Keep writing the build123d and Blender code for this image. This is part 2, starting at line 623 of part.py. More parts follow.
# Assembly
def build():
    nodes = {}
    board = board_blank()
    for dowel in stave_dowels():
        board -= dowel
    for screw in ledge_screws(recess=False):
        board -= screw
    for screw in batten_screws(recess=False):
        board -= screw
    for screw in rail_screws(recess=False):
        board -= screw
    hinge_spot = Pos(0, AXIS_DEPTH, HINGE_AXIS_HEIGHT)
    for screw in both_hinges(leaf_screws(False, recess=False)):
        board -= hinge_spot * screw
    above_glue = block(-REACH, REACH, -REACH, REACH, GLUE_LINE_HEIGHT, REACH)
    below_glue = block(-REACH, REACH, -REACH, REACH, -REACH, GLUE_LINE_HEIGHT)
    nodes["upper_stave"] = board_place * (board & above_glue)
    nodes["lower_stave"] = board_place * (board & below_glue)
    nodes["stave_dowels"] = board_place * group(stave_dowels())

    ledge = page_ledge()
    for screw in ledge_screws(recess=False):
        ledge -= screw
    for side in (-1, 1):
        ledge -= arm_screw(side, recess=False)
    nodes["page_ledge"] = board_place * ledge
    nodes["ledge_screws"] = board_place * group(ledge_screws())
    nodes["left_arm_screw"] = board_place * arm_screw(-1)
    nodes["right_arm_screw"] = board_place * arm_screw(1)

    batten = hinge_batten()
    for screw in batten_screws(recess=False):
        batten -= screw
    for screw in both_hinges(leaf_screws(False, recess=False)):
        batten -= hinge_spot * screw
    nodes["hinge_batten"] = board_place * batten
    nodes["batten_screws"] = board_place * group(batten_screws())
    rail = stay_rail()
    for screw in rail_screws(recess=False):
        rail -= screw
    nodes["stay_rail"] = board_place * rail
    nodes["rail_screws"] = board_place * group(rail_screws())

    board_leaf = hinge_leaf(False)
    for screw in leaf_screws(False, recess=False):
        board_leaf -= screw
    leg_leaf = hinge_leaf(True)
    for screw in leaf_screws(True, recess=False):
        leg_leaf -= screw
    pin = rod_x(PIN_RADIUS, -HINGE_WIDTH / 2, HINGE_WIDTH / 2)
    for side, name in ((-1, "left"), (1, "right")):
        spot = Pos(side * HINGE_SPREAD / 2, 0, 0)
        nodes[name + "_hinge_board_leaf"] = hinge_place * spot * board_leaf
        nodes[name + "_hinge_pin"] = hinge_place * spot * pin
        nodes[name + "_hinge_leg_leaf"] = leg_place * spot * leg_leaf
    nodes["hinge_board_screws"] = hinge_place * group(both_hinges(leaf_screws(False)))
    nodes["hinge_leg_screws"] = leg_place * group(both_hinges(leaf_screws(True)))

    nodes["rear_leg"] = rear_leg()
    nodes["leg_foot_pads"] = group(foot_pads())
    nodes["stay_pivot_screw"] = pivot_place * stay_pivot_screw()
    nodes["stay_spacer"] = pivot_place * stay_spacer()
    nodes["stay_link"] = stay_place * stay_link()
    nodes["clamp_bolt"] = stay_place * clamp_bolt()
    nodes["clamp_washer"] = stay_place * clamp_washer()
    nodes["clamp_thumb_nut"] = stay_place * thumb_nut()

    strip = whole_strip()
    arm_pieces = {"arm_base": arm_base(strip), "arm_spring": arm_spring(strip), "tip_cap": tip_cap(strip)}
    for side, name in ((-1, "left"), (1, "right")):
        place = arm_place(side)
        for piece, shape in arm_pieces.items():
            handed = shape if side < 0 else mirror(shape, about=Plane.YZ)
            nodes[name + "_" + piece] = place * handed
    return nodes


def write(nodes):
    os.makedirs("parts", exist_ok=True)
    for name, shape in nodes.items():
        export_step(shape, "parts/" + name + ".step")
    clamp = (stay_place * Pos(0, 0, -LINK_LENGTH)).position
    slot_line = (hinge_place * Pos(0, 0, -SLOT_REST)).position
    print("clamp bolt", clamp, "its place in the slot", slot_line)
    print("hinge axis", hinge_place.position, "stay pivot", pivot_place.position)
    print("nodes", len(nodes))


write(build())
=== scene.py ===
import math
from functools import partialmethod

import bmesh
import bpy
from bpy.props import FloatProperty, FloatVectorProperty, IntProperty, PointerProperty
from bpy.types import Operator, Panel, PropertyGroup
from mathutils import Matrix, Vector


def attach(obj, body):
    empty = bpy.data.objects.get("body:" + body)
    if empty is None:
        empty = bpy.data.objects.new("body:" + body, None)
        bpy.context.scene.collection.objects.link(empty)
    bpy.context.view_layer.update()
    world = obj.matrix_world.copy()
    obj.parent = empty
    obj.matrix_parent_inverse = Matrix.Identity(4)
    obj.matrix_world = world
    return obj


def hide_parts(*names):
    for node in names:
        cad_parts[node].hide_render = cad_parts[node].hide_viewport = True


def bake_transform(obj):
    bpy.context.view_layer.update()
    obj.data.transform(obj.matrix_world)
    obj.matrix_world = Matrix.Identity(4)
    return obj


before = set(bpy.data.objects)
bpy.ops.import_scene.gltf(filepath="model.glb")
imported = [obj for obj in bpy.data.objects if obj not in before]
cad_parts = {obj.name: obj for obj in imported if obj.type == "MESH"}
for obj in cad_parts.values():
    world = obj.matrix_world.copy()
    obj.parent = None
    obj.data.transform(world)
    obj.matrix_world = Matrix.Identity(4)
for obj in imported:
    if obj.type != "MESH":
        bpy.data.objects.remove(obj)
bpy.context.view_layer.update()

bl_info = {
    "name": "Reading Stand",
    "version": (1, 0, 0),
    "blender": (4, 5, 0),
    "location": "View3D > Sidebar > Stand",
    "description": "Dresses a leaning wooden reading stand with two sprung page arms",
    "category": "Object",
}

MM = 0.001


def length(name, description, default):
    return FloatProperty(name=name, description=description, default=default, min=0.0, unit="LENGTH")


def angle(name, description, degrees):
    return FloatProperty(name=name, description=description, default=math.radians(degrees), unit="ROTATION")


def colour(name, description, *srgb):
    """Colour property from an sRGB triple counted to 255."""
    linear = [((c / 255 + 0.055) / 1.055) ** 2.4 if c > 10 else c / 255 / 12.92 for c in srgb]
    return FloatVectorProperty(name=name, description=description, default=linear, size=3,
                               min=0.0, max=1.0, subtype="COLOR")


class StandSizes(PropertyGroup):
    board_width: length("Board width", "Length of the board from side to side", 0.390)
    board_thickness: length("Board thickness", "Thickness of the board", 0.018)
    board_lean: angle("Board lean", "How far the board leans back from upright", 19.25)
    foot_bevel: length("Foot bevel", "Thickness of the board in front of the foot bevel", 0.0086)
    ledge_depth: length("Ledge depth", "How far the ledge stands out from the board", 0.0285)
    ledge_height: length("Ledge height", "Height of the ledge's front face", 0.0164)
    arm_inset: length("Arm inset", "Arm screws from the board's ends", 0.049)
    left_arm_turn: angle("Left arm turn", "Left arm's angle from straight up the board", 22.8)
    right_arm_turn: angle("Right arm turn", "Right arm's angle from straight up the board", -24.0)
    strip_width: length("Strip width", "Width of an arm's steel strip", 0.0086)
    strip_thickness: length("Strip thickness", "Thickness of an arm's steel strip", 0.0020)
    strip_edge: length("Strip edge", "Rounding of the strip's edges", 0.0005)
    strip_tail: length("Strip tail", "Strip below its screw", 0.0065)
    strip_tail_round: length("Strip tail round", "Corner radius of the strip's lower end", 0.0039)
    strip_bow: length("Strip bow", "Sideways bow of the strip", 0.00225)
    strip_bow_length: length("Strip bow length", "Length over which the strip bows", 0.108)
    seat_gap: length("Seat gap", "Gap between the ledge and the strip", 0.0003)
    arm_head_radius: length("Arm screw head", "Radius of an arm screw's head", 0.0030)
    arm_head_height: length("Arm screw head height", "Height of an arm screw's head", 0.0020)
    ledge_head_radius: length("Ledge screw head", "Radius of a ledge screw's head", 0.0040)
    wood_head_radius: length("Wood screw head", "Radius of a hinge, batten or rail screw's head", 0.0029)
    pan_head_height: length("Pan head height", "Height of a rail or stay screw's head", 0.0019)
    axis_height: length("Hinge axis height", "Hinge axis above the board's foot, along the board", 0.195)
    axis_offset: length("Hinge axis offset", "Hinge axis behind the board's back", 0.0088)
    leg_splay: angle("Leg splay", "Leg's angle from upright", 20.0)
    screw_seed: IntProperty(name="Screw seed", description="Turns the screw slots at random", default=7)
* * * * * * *
Task details — Exactly reproduce the lines that run from the line bearing "place * handed" through the line bearing "imported = [obj", with both end lines included.

Finished task —
            nodes[name + "_" + piece] = place * handed
    return nodes


def write(nodes):
    os.makedirs("parts", exist_ok=True)
    for name, shape in nodes.items():
        export_step(shape, "parts/" + name + ".step")
    clamp = (stay_place * Pos(0, 0, -LINK_LENGTH)).position
    slot_line = (hinge_place * Pos(0, 0, -SLOT_REST)).position
    print("clamp bolt", clamp, "its place in the slot", slot_line)
    print("hinge axis", hinge_place.position, "stay pivot", pivot_place.position)
    print("nodes", len(nodes))


write(build())
=== scene.py ===
import math
from functools import partialmethod

import bmesh
import bpy
from bpy.props import FloatProperty, FloatVectorProperty, IntProperty, PointerProperty
from bpy.types import Operator, Panel, PropertyGroup
from mathutils import Matrix, Vector


def attach(obj, body):
    empty = bpy.data.objects.get("body:" + body)
    if empty is None:
        empty = bpy.data.objects.new("body:" + body, None)
        bpy.context.scene.collection.objects.link(empty)
    bpy.context.view_layer.update()
    world = obj.matrix_world.copy()
    obj.parent = empty
    obj.matrix_parent_inverse = Matrix.Identity(4)
    obj.matrix_world = world
    return obj


def hide_parts(*names):
    for node in names:
        cad_parts[node].hide_render = cad_parts[node].hide_viewport = True


def bake_transform(obj):
    bpy.context.view_layer.update()
    obj.data.transform(obj.matrix_world)
    obj.matrix_world = Matrix.Identity(4)
    return obj


before = set(bpy.data.objects)
bpy.ops.import_scene.gltf(filepath="model.glb")
imported = [obj for obj in bpy.data.objects if obj not in before]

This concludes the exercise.